The Council facilitated some of those efforts, though it was by no means easy, given US government constraints on using funds to support Cuban nationals—separate licenses needed to be secured for each individual Cuban for whom funding would be provided to travel to a third country—and the no less frustrating suspicions of some Cuban authorities that these economists, and their American backers, must have had pernicious intentions. In this context, we recognized that sending Cuban economists to China and Vietnam with American money was politically too hot to handle for the Academy, so we launched initiatives to do so with other Cuban institutions, and did so under the auspices, not of the Working Group on Cuba, but instead through the SSRC/ACLS Joint Committee on Latin American Studies (JCLAS), which was comprised of leading scholars from throughout the Americas and advised the Council on the full range of its activities involving Latin America.

Eventually a number of such trips took place, in several instances in partnership with Scandinavian institutions that were unburdened by US regulations and provoked less suspicion among hardliners in Havana. The noted Swedish economist Claes Brundenius proved an essential partner facilitating those efforts, with the support of Swedish and Norwegian funding agencies. The Cuban scholars who participated in these ventures have published a steady stream of high-quality political economy research that has not only shaped understanding of the transformation of the Cuban economy following the collapse of the Soviet bloc, but, more recently, has also influenced belated efforts by the Cuban government to move beyond the country’s antiquated system of central planning. The most notable components of this research focused on topics such as the reform of state-owned enterprises, strategies for attracting foreign investment, approaches to exchange rate management, and export diversification. With regard to the latter, a good deal of work was done to assess the degree to which Cuba’s substantial investments in education and training opened avenues for the island’s participation in knowledge intensive value chains across a range of industrial and service sector activities.

“The most impactful result of the Council’s leadership is being expressed indirectly, through the virtually seamless expansion of scholarly ties that followed.”

If the political economy research and the contributions to scholarly infrastructure associated with the libraries and archives initiatives are both certain to have lasting impacts, we have to acknowledge that we wish that we had accomplished more during these twenty years of SSRC engagement with Cuba. For much of this period, political constraints, primarily on the Cuban side, and financial constraints (which had political underpinnings), on the American side, prevented us from achieving the breadth of intellectual exchange and collaboration that both of us had originally hoped for.
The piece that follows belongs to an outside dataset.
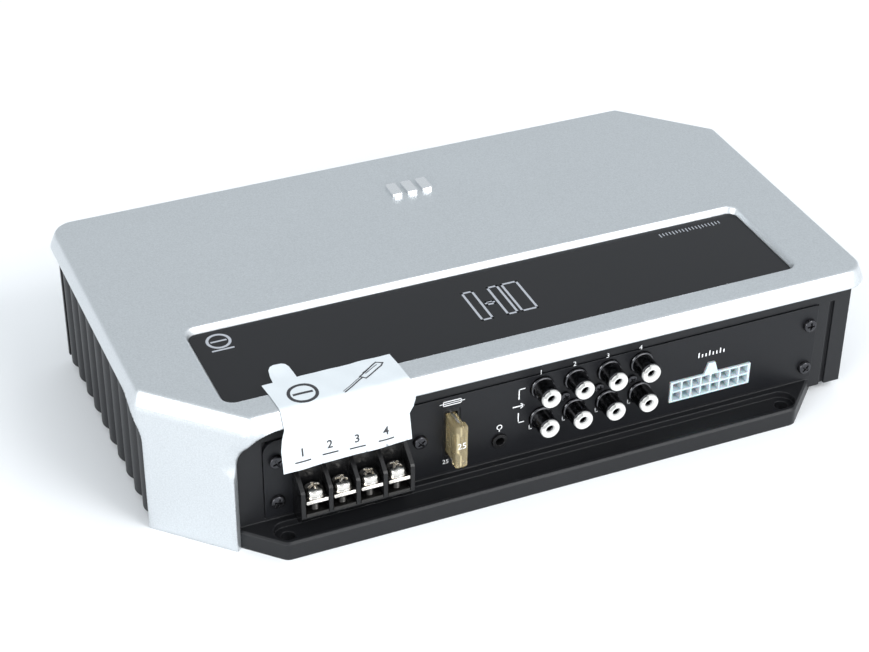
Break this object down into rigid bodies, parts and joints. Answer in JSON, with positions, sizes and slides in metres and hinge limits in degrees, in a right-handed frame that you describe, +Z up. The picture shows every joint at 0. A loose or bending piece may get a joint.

But it may be that the most impactful result of the Council’s leadership is being expressed indirectly, through the virtually seamless expansion of scholarly ties that followed immediately upon the December 17, 2014 announcement by Presidents Obama and Castro of their mutual commitment to normalizing relations between Cuba and the United States. Perhaps most tellingly, when, in December 2015, a participant in a Havana conference devoted to US-Cuba relations remarked that the opening had created opportunities for academic dialogue between the two countries, Soraya Castro, the organizer of the event and perhaps Cuba’s most prominent international relations scholar, interrupted the speaker abruptly. Those opportunities had been created two decades earlier, she asserted, when el Social Science began working with the Academy.

Whatever successes we enjoyed owed much to the wisdom, persistence and political savvy of a succession of Council staffers who were the day to day face of the SSRC in Cuba. For the past decade, this role has been played by Sarah Doty, who has become the quintessential go-to person for US universities and foundations seeking to explore opportunities for developing programs on the island. Most recently, the Cuba Program, working with American University’s Center for Latin American and Latino Studies  (CLALS), created a forum where scholars discussed and debated the broader implications of this dramatic shift.